A story which he told me to illustrate the mercantile genius of the Hindu will bear repeating. A Muhammadan and a Hindu resolved to go into partnership. The Muhammadan, being the predominant partner, stipulated that he was to have the first half of everything, and the Hindu the remainder. The Hindu obsequiously consented. The first day the Hindu brought back a cow from market. He milked it, got the butter and cream, made the dung into fuel-cakes for his fire, and then went to call the Muhammadan because the cow was hungry and wanted grass and grain. The Muhammadan said he was ready to do his share if the Hindu did his. The Hindu blandly replied that he had already done his, while the stipulated “first half” of the cow included the animal’s mouth and stomach, and fell clearly to the lot of the Muhammadan.

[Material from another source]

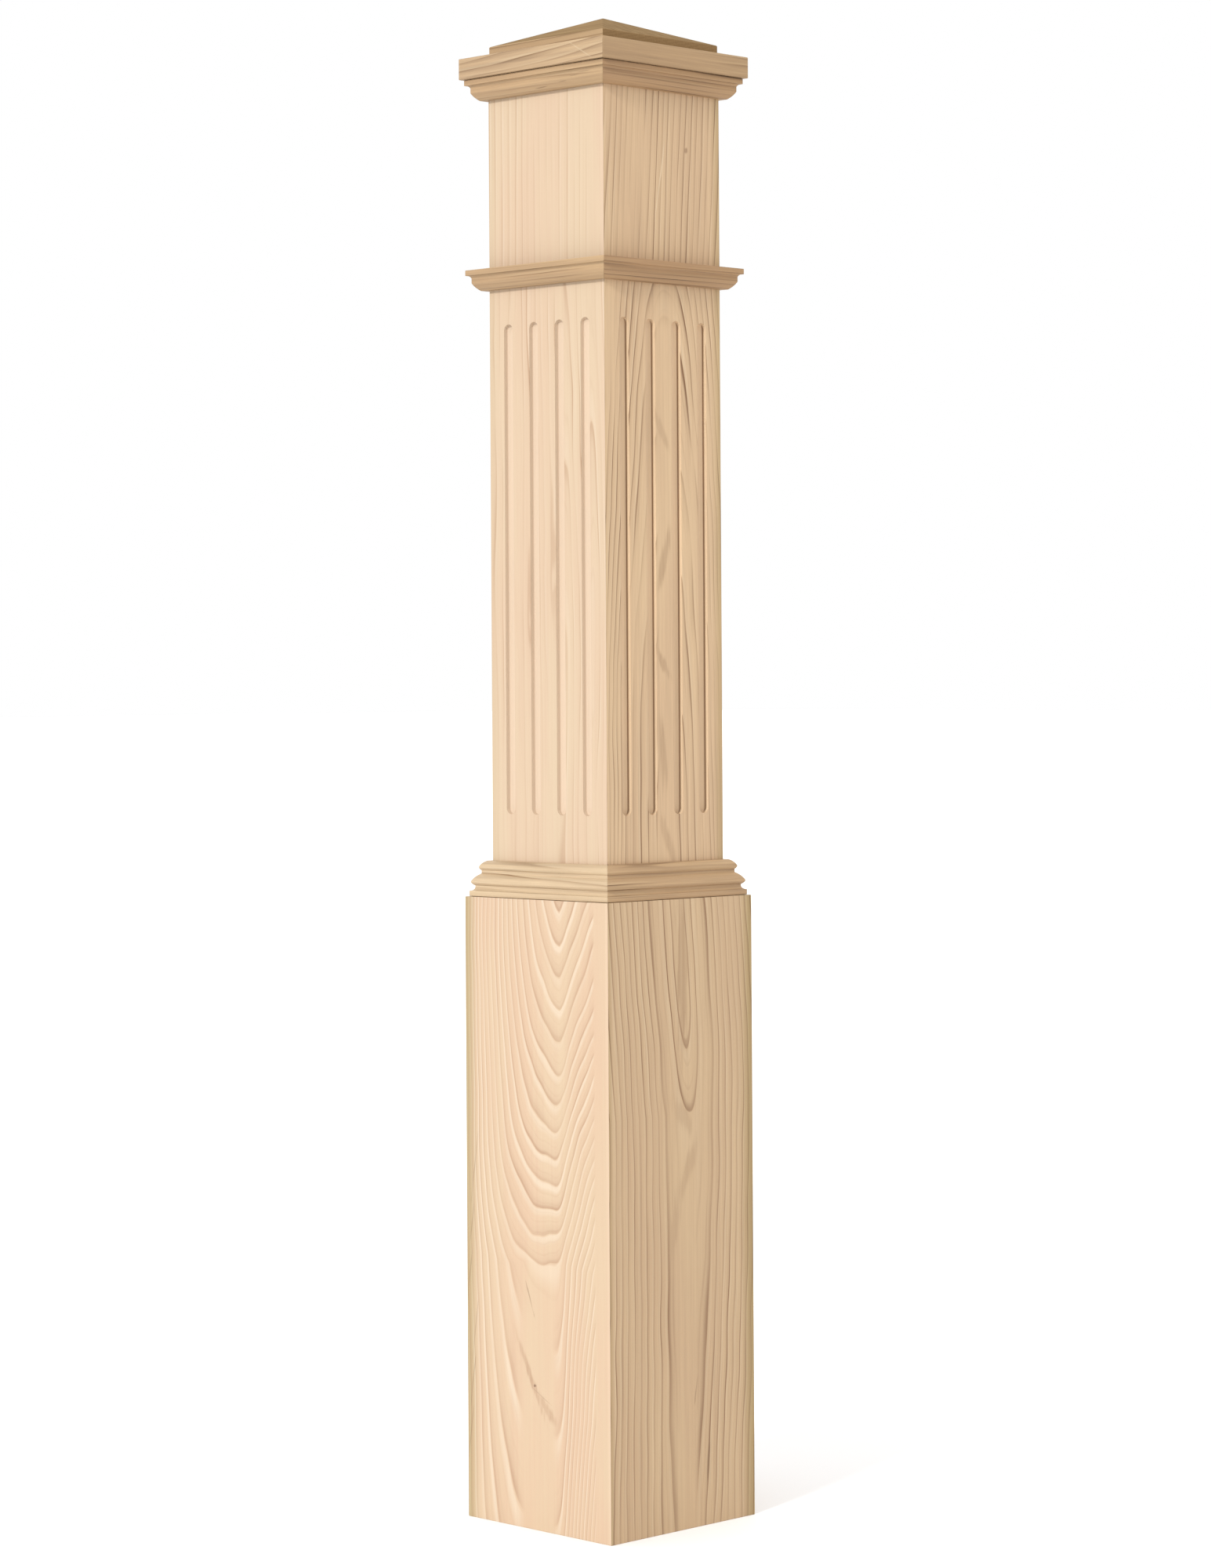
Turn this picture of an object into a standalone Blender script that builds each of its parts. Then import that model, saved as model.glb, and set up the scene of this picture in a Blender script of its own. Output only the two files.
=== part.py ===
"""Box newel post in pale wood, hollow, built up from mitred boards and mitred lengths of moulding.

Metres, +Z up. The origin is on the floor, on the post's own axis, and the front faces -Y.
All four sides are alike, so each family of pieces is shaped once, as the front one, and turned about the axis.
"""

import math

import bmesh
import bpy
from mathutils import Matrix

# Clearance left between pieces that touch
JOINT_GAP = 0.0003

# Shaft: mitred boards around a hollow, standing on the floor
SHAFT_WIDTH = 0.1278
SHAFT_BOARD = 0.01905

# Base: boards wrapped around the foot of the shaft
BASE_BOARD = 0.0152
BASE_HEIGHT = 0.4855

# Stretches of bare shaft above the base moulding and above the collar
FLUTED_STRETCH = 0.4462
PLAIN_BLOCK = 0.1324

# Flutes: round-ended grooves, stopped short of the mouldings, evenly spaced between the margins
FLUTE_COUNT = 4
FLUTE_MARGIN = 0.0213
FLUTE_WIDTH = 0.0096
FLUTE_DEPTH = 0.0045
FLUTE_STOP_BELOW_COLLAR = 0.0277
FLUTE_STOP_ABOVE_BASE = 0.0368

# Bed moulding, used as the collar and under the cap: fillet, cove, neck and bevel, from the top down
BED_PROJECTION = 0.0135
BED_NECK_PROJECTION = 0.0100
BED_FOOT_PROJECTION = 0.0047
BED_FILLET = 0.0046
BED_COVE = 0.0021
BED_NECK = 0.0037
BED_BEVEL = 0.0061

# Base moulding, from the top down: a small nosing, a large nosing, then a cove on a foot fillet
TOP_EDGE_PROJECTION = 0.0030
UPPER_NOSE_PROJECTION = 0.0080
UPPER_NOSE = 0.0051
UPPER_UNDERCUT = 0.0026
UPPER_NECK_PROJECTION = 0.0064
UPPER_NECK = 0.0024
LOWER_NOSE_PROJECTION = 0.0125
LOWER_NOSE = 0.0064
LOWER_UNDERCUT = 0.0030
LOWER_NECK_PROJECTION = 0.0099
LOWER_NECK = 0.0016
FOOT_COVE = 0.0025
FOOT_COVE_PROJECTION = 0.0127
FOOT_PROJECTION = 0.0132
FOOT_FILLET = 0.0044

# Cap: a mitred fascia frame, and a square block with a low pyramid top
CAP_OVERHANG = 0.0164
FASCIA_THICKNESS = 0.0164
CAP_BLOCK_INSET = 0.0006
CAP_BLOCK_RISER = 0.0092
PYRAMID_RISE = 0.0222

# Smoothness of the curved surfaces
BOW_STEPS = 4
FLUTE_SIDES = 16
SHARP_ANGLE = math.radians(30)
WELD_DISTANCE = 0.00001

# Levels above the floor, each the seat of what stands on it
BED_HEIGHT = BED_FILLET + BED_COVE + BED_NECK + BED_BEVEL
BASE_MOULDING_HEIGHT = (UPPER_NOSE + UPPER_UNDERCUT + UPPER_NECK + LOWER_NOSE + LOWER_UNDERCUT
                        + LOWER_NECK + FOOT_COVE + FOOT_FILLET)
SHAFT_FOOT_LEVEL = BASE_HEIGHT + BASE_MOULDING_HEIGHT
COLLAR_LEVEL = SHAFT_FOOT_LEVEL + FLUTED_STRETCH
CAP_MOULDING_LEVEL = COLLAR_LEVEL + BED_HEIGHT + PLAIN_BLOCK
FASCIA_LEVEL = CAP_MOULDING_LEVEL + BED_HEIGHT
CAP_BLOCK_LEVEL = FASCIA_LEVEL + FASCIA_THICKNESS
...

Now let us see what is the position of the missionary in each of these areas. In British India he has a free hand so long as he keeps within the four corners of the law. In Afghanistan there is an absolute veto against even his entry into the country, and there is no prospect of this changing under the present régime. A convert from Muhammadanism to Christianity is regarded within the realms of the Amir as having committed a capital offence, and both law and popular opinion would decree his destruction. In the intervening tribal areas there is no reason why a cautious missionary, well acquainted with the language and customs of the people, should not work with considerable success. A medical missionary who did not attack their religion with a mistaken zeal would undoubtedly be welcomed by the greater number of the people, though the Mullahs, or priests, would be an uncertain element, and certainly hostile at the beginning. The local political authorities have the final say as to how far the missionaries may extend their operations. I shall revert to this subject in the concluding chapter ([Chapter XXV.]), where I shall show that in no part of the country are medical missions more obviously indicated, not only for Christianizing the people, but equally so for pacifying them and familiarizing them with the more peaceful aspects of British rule.